Still, scale by itself is not virtue. Museums like to turn large donations into prestige theater, especially when they can boast of totals, object counts, and donor lineage. The question now is whether VMFA will use the gift to challenge readers and viewers with the medium's contradictions rather than simply celebrating abundance. Photography history is full of empire, extraction, surveillance, class performance, and self-mythologizing. A museum that receives nearly two thousand photographs has also received nearly two thousand opportunities to avoid easy narratives about beauty and progress.

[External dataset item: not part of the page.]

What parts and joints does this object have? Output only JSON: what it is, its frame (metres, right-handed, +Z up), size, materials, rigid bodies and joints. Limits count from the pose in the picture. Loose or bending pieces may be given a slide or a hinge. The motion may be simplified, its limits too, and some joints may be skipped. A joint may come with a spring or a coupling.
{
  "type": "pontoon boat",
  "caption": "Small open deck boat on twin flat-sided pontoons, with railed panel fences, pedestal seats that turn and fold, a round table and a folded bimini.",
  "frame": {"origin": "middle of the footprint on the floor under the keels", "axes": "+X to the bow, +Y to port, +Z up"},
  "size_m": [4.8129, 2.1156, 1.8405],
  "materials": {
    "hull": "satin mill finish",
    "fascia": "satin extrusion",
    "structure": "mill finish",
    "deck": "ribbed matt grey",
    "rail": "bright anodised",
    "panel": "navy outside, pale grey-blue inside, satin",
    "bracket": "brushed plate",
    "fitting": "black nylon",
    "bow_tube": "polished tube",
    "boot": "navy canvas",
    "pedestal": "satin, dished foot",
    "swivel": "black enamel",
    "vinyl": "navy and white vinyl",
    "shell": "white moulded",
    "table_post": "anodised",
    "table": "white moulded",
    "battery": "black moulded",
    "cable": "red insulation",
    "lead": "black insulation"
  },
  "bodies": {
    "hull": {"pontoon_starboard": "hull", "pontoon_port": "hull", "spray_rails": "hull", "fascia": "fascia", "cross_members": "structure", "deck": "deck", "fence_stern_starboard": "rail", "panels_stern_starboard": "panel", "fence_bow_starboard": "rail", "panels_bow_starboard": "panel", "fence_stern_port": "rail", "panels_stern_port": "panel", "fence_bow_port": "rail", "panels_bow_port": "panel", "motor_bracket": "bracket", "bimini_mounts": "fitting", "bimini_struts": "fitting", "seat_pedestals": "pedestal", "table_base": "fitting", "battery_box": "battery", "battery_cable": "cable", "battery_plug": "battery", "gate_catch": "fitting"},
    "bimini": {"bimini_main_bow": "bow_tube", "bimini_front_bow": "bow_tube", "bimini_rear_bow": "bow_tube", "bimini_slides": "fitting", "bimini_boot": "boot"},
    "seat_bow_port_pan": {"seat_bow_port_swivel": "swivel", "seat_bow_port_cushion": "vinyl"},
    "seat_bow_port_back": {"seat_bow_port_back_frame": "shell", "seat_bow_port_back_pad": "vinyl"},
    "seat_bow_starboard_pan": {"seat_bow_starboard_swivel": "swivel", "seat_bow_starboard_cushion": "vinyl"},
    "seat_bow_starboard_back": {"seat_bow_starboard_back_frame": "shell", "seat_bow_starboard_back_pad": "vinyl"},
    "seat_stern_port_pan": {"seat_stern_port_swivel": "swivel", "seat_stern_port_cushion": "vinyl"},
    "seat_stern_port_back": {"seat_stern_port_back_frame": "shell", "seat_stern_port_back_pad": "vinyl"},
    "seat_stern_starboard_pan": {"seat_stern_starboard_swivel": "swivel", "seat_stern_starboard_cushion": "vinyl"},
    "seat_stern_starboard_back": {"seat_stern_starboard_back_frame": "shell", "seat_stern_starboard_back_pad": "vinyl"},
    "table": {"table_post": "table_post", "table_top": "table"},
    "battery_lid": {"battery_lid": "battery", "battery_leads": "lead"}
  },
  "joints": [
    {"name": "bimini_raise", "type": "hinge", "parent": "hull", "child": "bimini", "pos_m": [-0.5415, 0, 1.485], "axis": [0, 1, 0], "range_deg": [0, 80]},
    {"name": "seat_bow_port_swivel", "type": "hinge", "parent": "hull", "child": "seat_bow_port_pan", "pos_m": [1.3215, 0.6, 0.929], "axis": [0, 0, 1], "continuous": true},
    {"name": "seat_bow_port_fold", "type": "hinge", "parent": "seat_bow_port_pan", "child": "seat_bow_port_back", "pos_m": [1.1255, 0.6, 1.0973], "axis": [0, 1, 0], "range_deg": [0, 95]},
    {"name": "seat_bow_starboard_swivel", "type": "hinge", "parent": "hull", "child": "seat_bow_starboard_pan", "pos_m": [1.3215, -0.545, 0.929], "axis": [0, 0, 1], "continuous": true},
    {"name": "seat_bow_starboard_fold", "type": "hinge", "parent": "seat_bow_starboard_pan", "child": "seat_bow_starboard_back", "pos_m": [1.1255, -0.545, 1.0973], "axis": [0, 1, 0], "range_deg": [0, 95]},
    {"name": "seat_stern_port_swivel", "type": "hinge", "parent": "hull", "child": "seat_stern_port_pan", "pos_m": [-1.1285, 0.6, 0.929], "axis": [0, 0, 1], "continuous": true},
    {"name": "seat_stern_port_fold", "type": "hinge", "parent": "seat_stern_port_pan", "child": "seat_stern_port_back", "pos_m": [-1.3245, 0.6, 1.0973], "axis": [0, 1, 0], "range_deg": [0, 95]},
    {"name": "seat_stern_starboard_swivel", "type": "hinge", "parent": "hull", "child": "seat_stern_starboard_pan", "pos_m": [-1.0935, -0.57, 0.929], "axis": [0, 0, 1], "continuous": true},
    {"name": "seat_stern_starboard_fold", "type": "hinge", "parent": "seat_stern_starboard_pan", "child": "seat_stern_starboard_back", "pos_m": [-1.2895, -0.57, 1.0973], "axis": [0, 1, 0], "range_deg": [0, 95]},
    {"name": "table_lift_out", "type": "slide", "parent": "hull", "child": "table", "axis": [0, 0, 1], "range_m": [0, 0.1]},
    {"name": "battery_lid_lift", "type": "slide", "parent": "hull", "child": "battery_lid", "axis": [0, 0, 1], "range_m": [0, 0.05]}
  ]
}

The museum's handling of installation, interpretation, and access will matter immediately. Will new galleries lean on a canon-first march from daguerreotype to documentary to contemporary art, or will VMFA take the harder route and foreground friction within the medium? The JGS gift makes both options possible. A safe museum would use it to reassure visitors that photography developed through a neat sequence of geniuses and styles. A better museum would show how photography has always been entangled with colonial travel, museum authority, collecting taste, and the unstable line between evidence and performance. The collection is broad enough to support that tougher reading if the institution has the nerve.
What this means for the wider museum landscape
Other institutions have already benefited from JGS gifts, including the Studio Museum in Harlem, the Peabody Essex Museum, the Yale Center for British Art, Harvard Art Museums, and the Museum of the City of New York. VMFA's share is unusually large, which says something about where foundations now see appetite and capacity outside the standard New York circuit. Museums that want to build stronger photography programs do not necessarily need one billionaire collector to solve everything. They do need a reputation for sustained care, gallery commitment, and curatorial seriousness.
There is a competitive implication too. When one museum makes a leap like this, peer institutions have to decide whether they are content to remain occasional borrowers of photography history or whether they need to develop stronger holdings, curators, and gallery commitments of their own. That competition can be healthy when it pushes museums toward scholarship rather than vanity. VMFA has effectively raised the bar for what a non-coastal museum photography program can claim to be. The next few years will show whether others respond by investing in the medium or by continuing to treat it as a supporting department for blockbuster programming.
It may also change the museum's relationship to local universities, students, and researchers. Large photography holdings create reasons for repeated visits, seminar partnerships, collection-based teaching, and loan requests that smaller groups of works cannot sustain. The best outcome would be for Richmond audiences to encounter the gift not as a one-season attraction but as a long-term public resource that keeps generating new readings, new questions, and new institutional confidence. That is how a donation becomes part of civic life rather than a press-release spike.
Readers who followed our recent piece on archival photography at Museum Rietberg will recognize the larger point. Photography gains force in museums when institutions stop treating it as illustrative support material and start treating it as an argument about memory, power, and visual literacy. VMFA now has the chance to make that argument on a bigger stage.
When the new galleries open in 2027, the museum will face a useful pressure test. Will it present the gift as a triumph of collecting, or as a resource for difficult looking? The better choice is obvious. A nearly 2,000-work transfer should not produce a victory lap alone. It should produce a sharper museum.